Now We Have Seen. Frauen und Kunst im Italien der 1970er Jahre
Das Schaffen italienischer Künstlerinnen stand in den 1970er Jahren in enger Verbindung mit den theoretischen Diskursen und gesellschaftlichen Errungenschaften der feministischen Bewegung, die, wie keine andere Protestbewegung, die italienische Gesellschaft nachhaltig veränderte. Inwiefern jene Neuerungen, aber auch umgekehrt das Erbe einer patriarchalischen Gesellschaft, bis heute nachwirken, wird im Video von den Wissenschaftlerinnen Giorgia Gastaldon und Giovanna Zapperi und der Künstlerin Silvia Giambrone erläutert.
An römischen Hauswänden und Mauern prangerte 1970 das Manifest der Gruppe Weibliche Revolte (Rivolta Femminile) die Notwendigkeit einer systematischen feministischen Revolution an. Verfasst hatten es die Kunstkritikerin Carla Lonzi, die Malerin Carla Accardi und die Journalistin Elvira Banotti. Ausgehend von dem Manifest, in dem es heißt: "4000 Jahre lang haben wir zugeschaut – jetzt haben wir gesehen!", untersucht das Video den spezifischen Beitrag von Künstlerinnen und Kunstkritikerinnen an den gesellschaftskritischen Diskursen jener Jahre. Die Kunsthistorikerin Giorgia Gastaldon zeigt die Bedeutung und die Auswirkung der feministischen Bewegung auf die Produktions- und Ausstellungsbedingungen von Künstlerinnen auf und stellt verschiedene Initiativen vor, die eine Umstellung des patriarchalen Kunstsystems anstrebten. Mit der Schilderung der historischen Ausgangspositionen und der mannigfaltigen Diskussionen tritt uns eine Epoche des Auf- und Umbruchs vor Augen, die eine grundlegende Hinterfragung und Umwälzung bestehender Verhältnisse anstrebte. Das Video schärft unseren heutigen Blick für die beeindruckenden Errungenschaften der Protagonistinnen und sensibilisiert uns darauf, dass die Schaffung einer paritätischen Gesellschaft der aktiven Gestaltung bedarf.
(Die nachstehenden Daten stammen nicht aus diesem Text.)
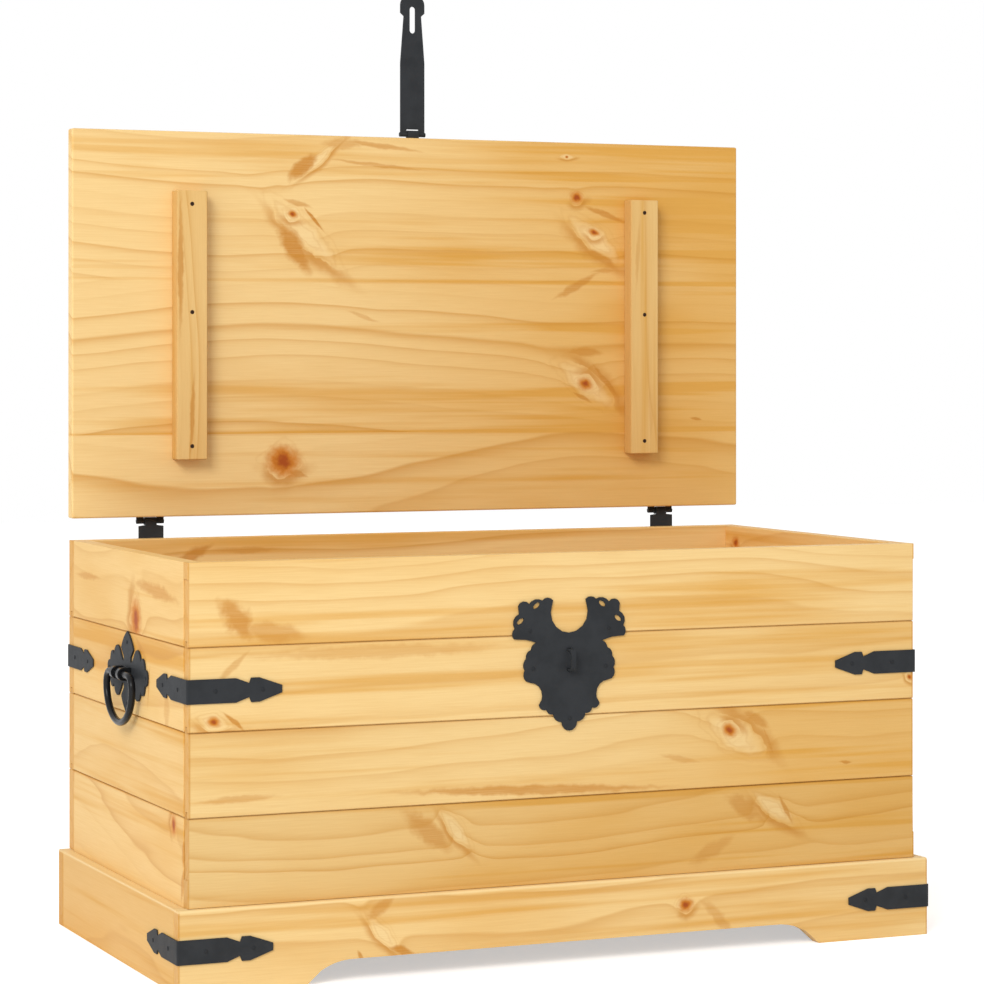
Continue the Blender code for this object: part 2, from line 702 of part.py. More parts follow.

Ein Schritt in diese Richtung erfolgt über die Auseinandersetzung mit der Vergangenheit, die die Hinterfragung der eigenen gesellschaftlichen Gegenwart befördert.
Wissenschaftlerinnen: Giorgia Gastaldon und Giovanna Zapperi. Künstlerin: Silvia Giambrone
Giorgia Gastaldon ist Dozentin für zeitgenössische Kunstgeschichte an der Università degli Studi dell'Insubria und wissenschaftliche Leiterin des in der Abteilung Weddigen angesiedelten Projekts Now we have seen. Women and Art in 1970s Italy, gefördert vom Italian Council (2022), Direzione Generale Creatività Contemporanea, Ministero della Cultura. Die Ergebnisse des Projekts wurden in den Studi della Bibliotheca Hertziana, Bd. 18, publiziert.